My life has had odd growing seasons and rare harvests but fruit is fruit and apples remain my heritage. Fruit is fruit because it has seeds. My fruit is my seed and from fruit I have learned the Lord has varying ways of bestowing bounty on each of us.

RE was what I wanted when I wanted it. First fruit. Easy fruit.

ARCHER was what I wanted after years of No and Not Yet. Fruit at the tippy top of the tree. Rare fruit. Cherished fruit.

EVERETT was what I wanted without ever asking for it. Perfect, shiny apple that fell out of the sky and landed at my feet. Fruit fortune.

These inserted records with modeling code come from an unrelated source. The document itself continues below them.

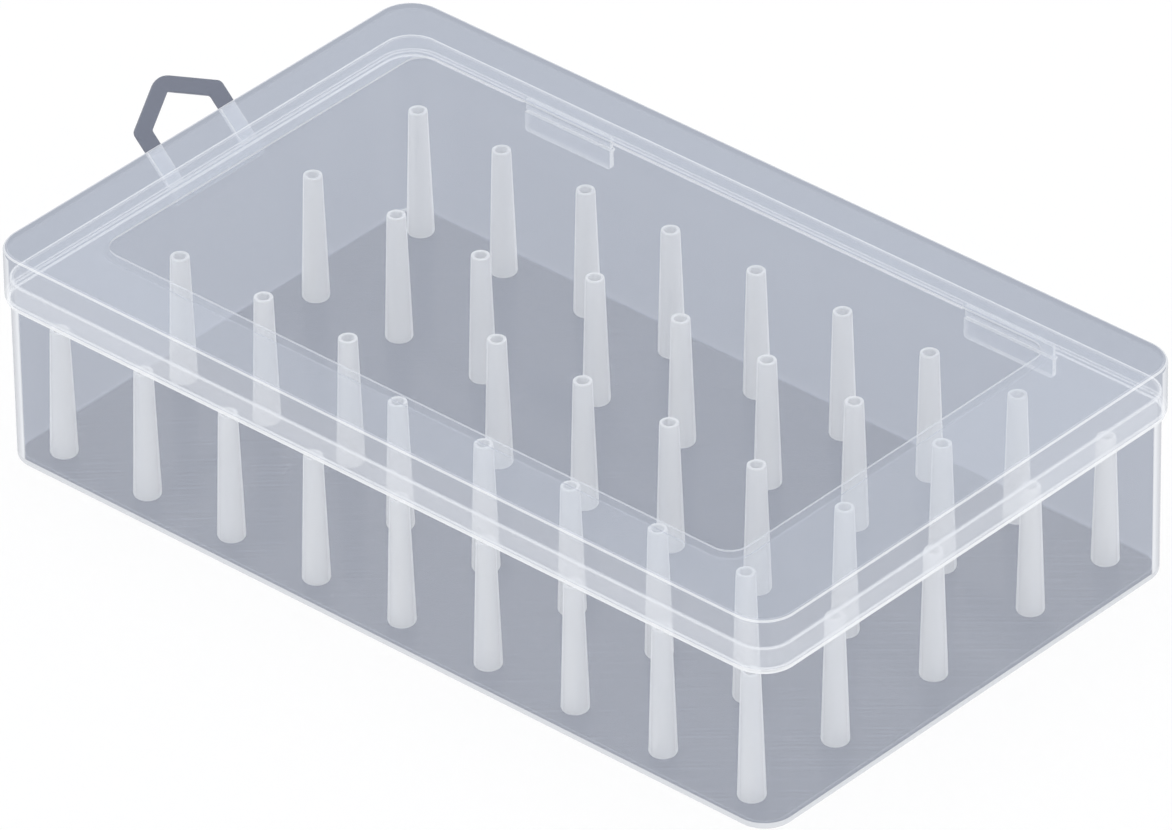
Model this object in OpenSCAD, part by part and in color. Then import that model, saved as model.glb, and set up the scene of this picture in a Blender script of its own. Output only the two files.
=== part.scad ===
// Storage box for thread spools: a clear tray with rows of tapered posts and a hinged lid.
// Origin at the middle of the underside, +X along the length, +Y towards the lid's hinge.

/* [Lid] */
// Length of the lid, outside
lid_length = 274.6; // [245:0.1:300]
// Width of the lid, outside
lid_width = 166.2; // [150:0.1:185]
// Plan radius of the lid's corners
lid_corner = 10.6; // [8:0.1:13]
// Height of the skirt, from its lower edge to the lid's top
skirt_height = 15.4; // [12:0.1:20]
// Thickness of the skirt
skirt_wall = 1.1; // [1:0.1:1.8]
// Thickness of the lid's top
lid_top = 1.5; // [1.2:0.1:2]
// Radius of the edge between the skirt and the top
lid_edge = 1.2; // [0.5:0.1:1.3]
// Depth by which the middle panel is sunk
panel_depth = 0.6; // [0.3:0.1:0.9]
// Margin beside the panel at the long sides
panel_margin_side = 19.8; // [16:0.1:28]
// Margin beside the panel at the loop's end
panel_margin_loop = 22.8; // [16:0.1:32]
// Margin beside the panel at the plain end
panel_margin_end = 29.2; // [16:0.1:32]
// Plan radius of the panel's corners
panel_corner = 6; // [3:0.5:9]

/* [Tray] */
// Height of the tray's rim above the table
rim_height = 57; // [50:0.1:62]
// Gap between the rim and the inside of the skirt
rim_gap = 0.4; // [0.35:0.05:0.6]
// Thickness of the tray's walls
tray_wall = 1.2; // [1:0.1:1.8]
// Thickness of the tray's floor
tray_floor = 1.7; // [1.4:0.1:2.4]
// How far each wall leans in from the rim to the table
tray_draft = 0.2; // [0.1:0.1:1]
// Radius of the tray's bottom edge, outside
foot_radius = 1.2; // [1:0.1:2]
// Radius between the floor and the walls, inside
floor_radius = 0.8; // [0.5:0.1:1.2]
// Overlap of the skirt over the rim
skirt_overlap = 5.7; // [5:0.1:8]
// Height of the bead that the skirt comes down on
bead_height = 1.5; // [1:0.1:2]
// How far the bead stands out from the rim's face
bead_depth = 1.0; // [0.8:0.1:1.4]

/* [Posts] */
// Number of columns of posts along the length
columns = 9; // [5:1:9]
// Number of columns at the loop's end that hold four posts, not five
columns_of_four = 3; // [0:1:5]
// Distance from the lid's end to the outermost columns
end_margin = 15.3; // [12:0.05:20]
// Distance from the lid's side to the outermost rows
side_margin = 12.15; // [10:0.05:16]
// Shift of all the posts along the length, away from the loop
shift_along = -0.7; // [-1.5:0.1:1.5]
// Shift of all the posts across the width, towards the hinge
shift_across = -0.45; // [-1.5:0.05:1.5]
// Distance from the outermost row to the next post in a column of five
step_of_five = 31.8; // [26:0.1:34]
// Distance from the outermost row to the next post in a column of four
step_of_four = 44.6; // [36:0.1:50]
// Further shift of the inner posts of a column of five towards the hinge
inner_shift_of_five = 1.2; // [-2:0.1:2]
// Further shift of the inner posts of a column of four towards the hinge
inner_shift_of_four = 2.3; // [-2:0.1:3]
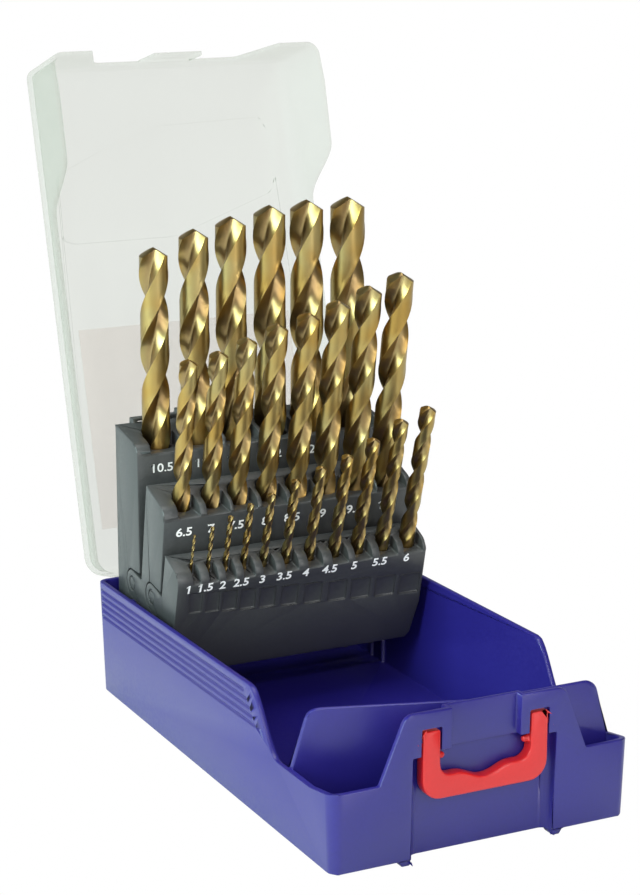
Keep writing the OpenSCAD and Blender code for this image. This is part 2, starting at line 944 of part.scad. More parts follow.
// A row of shallow pockets under the numbers, stepping down towards the larger drills
module front_pockets() {
    n = len(FRONT_DRILLS);
    for (i = [0:n - 1]) {
        x = place_x(FRONT_DRILLS[i]);
        w = 4.6 + 0.35 * i;
        z = ledge_left_z + (ledge_right_z - ledge_left_z) * i / (n - 1);
        translate([x - w / 2, front_front - 1, z])
            cube([w, 1 + pocket_depth, pocket_h]);
    }
}

// The front rack's cheeks draw in below the ears
module cheek_taper() {
    mirrored()
        along(front_front - 5, front_back + 5)
            polygon([
                [rack_half, stud_2[1] - ear_r - 1], [rack_half + 5, stud_2[1] - ear_r - 1],
                [rack_half + 5, -far], [rack_half - 3.4, sleeve_bottom_z - 1], [rack_half - 3.4, sleeve_bottom_z]
            ]);
}

module front_rack() {
    color([0.23, 0.24, 0.25])
        lean_front() {
            difference() {
                union() {
                    rack_shell(front_profile(), 2);
                    rack_sleeves(
                        FRONT_DRILLS, front_axis, front_top_z, front_front, front_bore_tilt,
                        front_profile(), rack_half - join
                    );
                }
                rack_bores(FRONT_DRILLS, front_axis, front_top_z, front_front, front_bore_tilt);
                front_pockets();
                cheek_taper();
            }
            ears(stud_2, ear_reach);
        }
}

// ---------- drills ----------

rings_a_turn = 10;

// Radius of the fluted section at an angle, as a share of the drill's: two lands, two flutes
function flute_share(a, depth) =
    let (b = (a % 180 + 180) % 180)
    b < 70 ? 1 : 1 - depth * pow(sin(180 * (b - 70) / 110), 0.8);

land_angles = [0, 35, 70];
flute_angles = [88, 125, 162];
section_angles = [for (turn = [0, 180]) for (a = concat(land_angles, flute_angles)) a + turn];

// One closed mesh: the flutes, their run-out into the shank and the point
module fluted_body(d, length) {
    r = d / 2;
    point_h = r / tan(point_angle / 2);
    runout = d;
    body = length - point_h;
    rings = max(ceil(body / (flute_lead * d) * rings_a_turn), 8);
    heights = concat([for (i = [0:rings]) body * i / rings], [length - point_h * 0.12]);
    n = len(section_angles);
    points = [
        for (z = heights)
            let (depth = 0.62 * min(z / runout, 1))
            let (taper = z > body ? 0.14 : 0.999)
            let (twist = 360 * z / (flute_lead * d))
            for (a = section_angles)
                r * taper * flute_share(a, depth) * [cos(a + twist), sin(a + twist), 0] + [0, 0, z]
    ];
    tip = [[0, 0, 0], [0, 0, length]];
    last = len(heights) - 1;
    sides = [
        for (j = [0:last - 1]) for (i = [0:n - 1])
            let (p = j * n + i, q = j * n + (i + 1) % n)
            each [[p, q + n, q], [p, p + n, q + n]]
    ];
    ends = [
        for (i = [0:n - 1]) [len(points), i, (i + 1) % n],
        for (i = [0:n - 1]) [len(points) + 1, last * n + (i + 1) % n, last * n + i]
    ];
    polyhedron(points = concat(points, tip), faces = concat(sides, ends));
}

// A drill standing on z = 0
module drill_body(drill) {
    shank = drill[1] - drill[2];
    cylinder(h = shank, r = drill[0] / 2, $fn = round_fn);
    translate([0, 0, shank - 0.2])
        fluted_body(drill[0], drill[2] + 0.2);
}

module drill_in_row(row, drill) {
    out = drill[4] - drill[1];
    color([0.72, 0.6, 0.33]) {
        if (row == 0)
            at_bore(drill, rear_axis, rear_top_z, rear_front, 0)
                translate([0, 0, out])
                    drill_body(drill);
        if (row == 1)
            lean_mid()
                at_bore(drill, mid_axis, mid_top_z, mid_front, 0)
                    translate([0, 0, out])
                        drill_body(drill);
        if (row == 2)
            lean_front()
                at_bore(drill, front_axis, front_top_z, front_front, front_bore_tilt)
                    translate([0, 0, out])
                        drill_body(drill);
    }
}

// ---------- the open case ----------

module place() {
    translate([0, -origin_y, foot_h])
        children();
}

place() tray();
place() handle();
place() lid();
place() lid_label();
place() hinge_pins();
place() rear_rack();
place() middle_rack();
place() front_rack();
for (row = [0:2])
    for (drill = ROWS[row])
        place() drill_in_row(row, drill);
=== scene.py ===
"""Dresses a packed drill bit case for a studio picture.

The case stands open: a blue tray with a red folding handle, a frosted lid laid back on its
hinges, and three black racks that fan out and hold twenty-five gold-coloured twist drills.
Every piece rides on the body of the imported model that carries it, so the same scene also
shows the case shut, or with a drill lifted out.
"""

import json
import logging
import math
from contextlib import contextmanager
from dataclasses import dataclass, field
from enum import Enum
from typing import Callable, Iterator

import bmesh
import bpy
from mathutils import Matrix, Vector


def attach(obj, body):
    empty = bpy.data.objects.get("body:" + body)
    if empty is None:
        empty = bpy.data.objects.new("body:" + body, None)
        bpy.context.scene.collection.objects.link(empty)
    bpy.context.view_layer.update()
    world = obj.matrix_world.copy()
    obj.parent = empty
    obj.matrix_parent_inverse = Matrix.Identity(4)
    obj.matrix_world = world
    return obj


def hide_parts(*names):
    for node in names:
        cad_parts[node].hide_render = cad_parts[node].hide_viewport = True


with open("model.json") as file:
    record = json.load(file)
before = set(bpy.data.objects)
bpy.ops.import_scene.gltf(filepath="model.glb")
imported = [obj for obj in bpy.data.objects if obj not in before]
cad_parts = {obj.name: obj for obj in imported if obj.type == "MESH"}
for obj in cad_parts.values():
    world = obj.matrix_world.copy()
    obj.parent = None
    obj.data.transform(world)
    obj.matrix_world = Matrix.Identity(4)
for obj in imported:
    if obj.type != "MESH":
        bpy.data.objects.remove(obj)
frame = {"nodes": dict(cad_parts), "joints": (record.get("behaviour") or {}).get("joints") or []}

logging.basicConfig(level=logging.INFO, format="%(message)s")
log = logging.getLogger("drill_case")

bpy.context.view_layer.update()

MM = 0.001
JOIN_GAP = 1e-6  # metres: CAD corners nearer than this are one corner
FOOT_GAP = 1e-5  # metres: a drill's corners within this of its lowest are its foot
FLAT_ANGLE = 0.2  # degrees: CAD faces that meet at less are one face
END_FACING = 0.9  # a face is a bar's end when its normal's z is more than this
NEAR = 1e-4  # millimetres: heights nearer than this are the same
FULL_HEIGHT = 0.85  # a figure is of full height from this share of the number's height
STEM_WIDTH = 0.5  # and a bare stem up to this share of its own height
STEM_TOP = 0.1  # the share of a stem that is its top
PLASTIC_IOR = 1.49
UNIT = (0.0, 1.0)
SKIN_SPAN = (0.1, 0.45)  # lowest and highest value of the moulded skin's mask
LINE_SPAN = (0.3, 0.7)  # the same of the fine lines' mask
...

In a grove of poetic justice I stand corrected, or rather, I stoop corrected. I am Calico Queen and my basket is sacred. Finding fruit was holy work; the fruit deserved a holy basket. Straight reeds submitted to a thousand uncomfortable corrections as the Great Artisan wove his designs. It also took a brain, a heart, joints and sinews, logistics, chocolate, a savings account, graph paper, space planning, Dreft, hand-me-downs, and roundtable prayer councils to construct a basket capable of cradling excess fruit.

I am Calico Queen in my sonny yellow dress. My back does hurt but not because I went out of my way to ache; I was aching to pick up Windfall because I’d already plucked Easy and Rare. It was news to me the path of abundance doubled as a path of difficulty. The weather reinforced an uneasy truth: baskets overflow with blessings because of opposing strong winds. Seeking after my lovely things of good report was frequently painful and unexpectedly awkward as the painting suggests, however, the best of times are because of the worst of times.

Cheers to 2016: a year of opposition, a year of plenty, and the year I found the last of my fruit.

 

BUT LET PATIENCE HAVE HER PERFECT WORK, 

THAT YE MAY BE PERFECT AND ENTIRE,

WANTING NOTHING. 

-James 1:4

 

Print shown with artist's permission. I love how she paints hands.

Ironically, Everett's worst color is red. He must be a golden delicious!